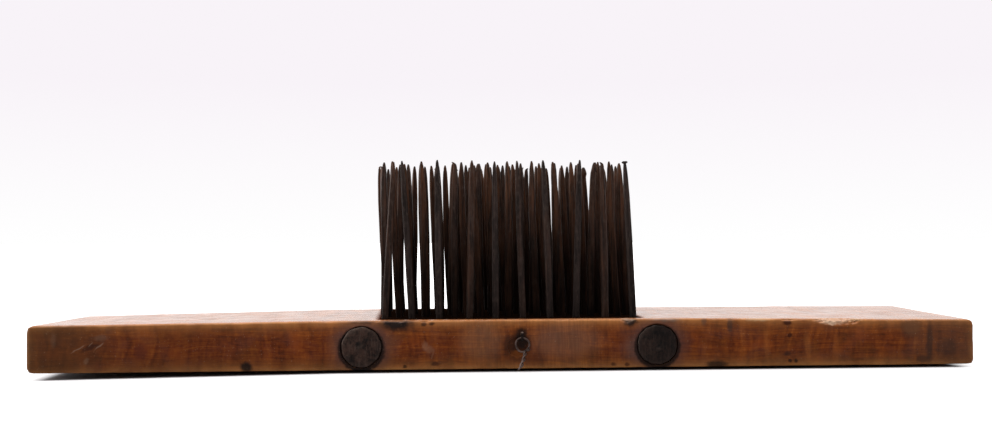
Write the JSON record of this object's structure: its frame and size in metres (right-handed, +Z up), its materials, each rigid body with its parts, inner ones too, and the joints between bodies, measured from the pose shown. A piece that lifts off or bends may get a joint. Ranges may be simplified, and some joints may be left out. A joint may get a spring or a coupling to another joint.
{
  "type": "flax hatchel",
  "caption": "Wooden plank comb with a block of tall tapered iron teeth, iron tie rods and a wire hanging loop, for dressing flax.",
  "frame": {"origin": "middle of the board's underside, which lies at z = 0", "axes": "+X along the board to the right as seen from the front, -Y towards the user, +Z up along the teeth"},
  "size_m": [0.602, 0.1614, 0.1335],
  "materials": {
    "board_wood": "old oiled fruitwood, worn",
    "tooth_iron": "forged, dark patina",
    "rod_iron": "forged, dark patina",
    "washer_iron": "hammered, dark patina",
    "nail_iron": "hand cut, dark patina",
    "wire_iron": "drawn wire, dull"
  },
  "bodies": {
    "hatchel": {"board": "board_wood", "tooth_row_1": "tooth_iron", "tooth_row_2": "tooth_iron", "tooth_row_3": "tooth_iron", "tooth_row_4": "tooth_iron", "tooth_row_5": "tooth_iron", "tooth_row_6": "tooth_iron", "tooth_row_7": "tooth_iron", "tooth_row_8": "tooth_iron", "tooth_row_9": "tooth_iron", "left_tie_rod": "rod_iron", "right_tie_rod": "rod_iron", "left_front_washer": "washer_iron", "left_back_washer": "washer_iron", "right_front_washer": "washer_iron", "right_back_washer": "washer_iron", "wire_nail": "nail_iron"},
    "hanging_wire": {"wire_loop": "wire_iron"}
  },
  "joints": [
    {"name": "wire_swing", "type": "hinge", "parent": "hatchel", "child": "hanging_wire", "pos_m": [0.0071, -0.0715, 0.018], "axis": [0, 1, 0], "range_deg": [-100, 100]}
  ]
}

================================

Task prompt
Restate the listing in full, word for word.

In response
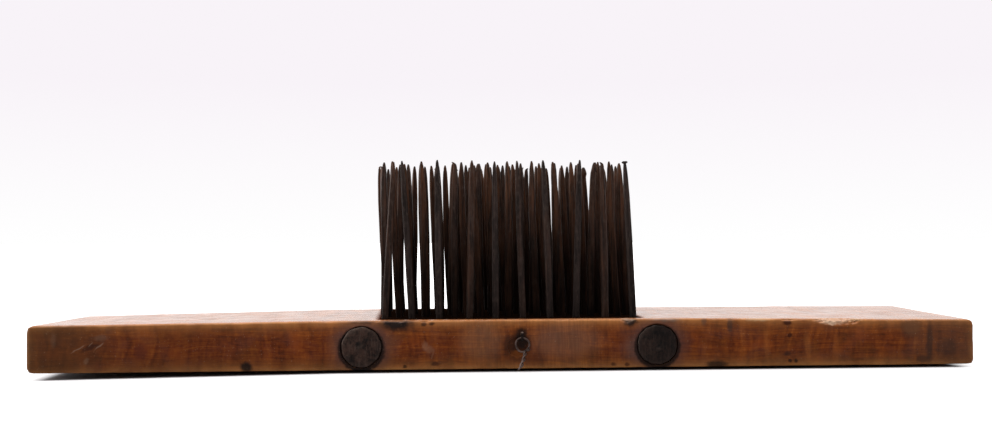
Write the JSON record of this object's structure: its frame and size in metres (right-handed, +Z up), its materials, each rigid body with its parts, inner ones too, and the joints between bodies, measured from the pose shown. A piece that lifts off or bends may get a joint. Ranges may be simplified, and some joints may be left out. A joint may get a spring or a coupling to another joint.
{
  "type": "flax hatchel",
  "caption": "Wooden plank comb with a block of tall tapered iron teeth, iron tie rods and a wire hanging loop, for dressing flax.",
  "frame": {"origin": "middle of the board's underside, which lies at z = 0", "axes": "+X along the board to the right as seen from the front, -Y towards the user, +Z up along the teeth"},
  "size_m": [0.602, 0.1614, 0.1335],
  "materials": {
    "board_wood": "old oiled fruitwood, worn",
    "tooth_iron": "forged, dark patina",
    "rod_iron": "forged, dark patina",
    "washer_iron": "hammered, dark patina",
    "nail_iron": "hand cut, dark patina",
    "wire_iron": "drawn wire, dull"
  },
  "bodies": {
    "hatchel": {"board": "board_wood", "tooth_row_1": "tooth_iron", "tooth_row_2": "tooth_iron", "tooth_row_3": "tooth_iron", "tooth_row_4": "tooth_iron", "tooth_row_5": "tooth_iron", "tooth_row_6": "tooth_iron", "tooth_row_7": "tooth_iron", "tooth_row_8": "tooth_iron", "tooth_row_9": "tooth_iron", "left_tie_rod": "rod_iron", "right_tie_rod": "rod_iron", "left_front_washer": "washer_iron", "left_back_washer": "washer_iron", "right_front_washer": "washer_iron", "right_back_washer": "washer_iron", "wire_nail": "nail_iron"},
    "hanging_wire": {"wire_loop": "wire_iron"}
  },
  "joints": [
    {"name": "wire_swing", "type": "hinge", "parent": "hatchel", "child": "hanging_wire", "pos_m": [0.0071, -0.0715, 0.018], "axis": [0, 1, 0], "range_deg": [-100, 100]}
  ]
}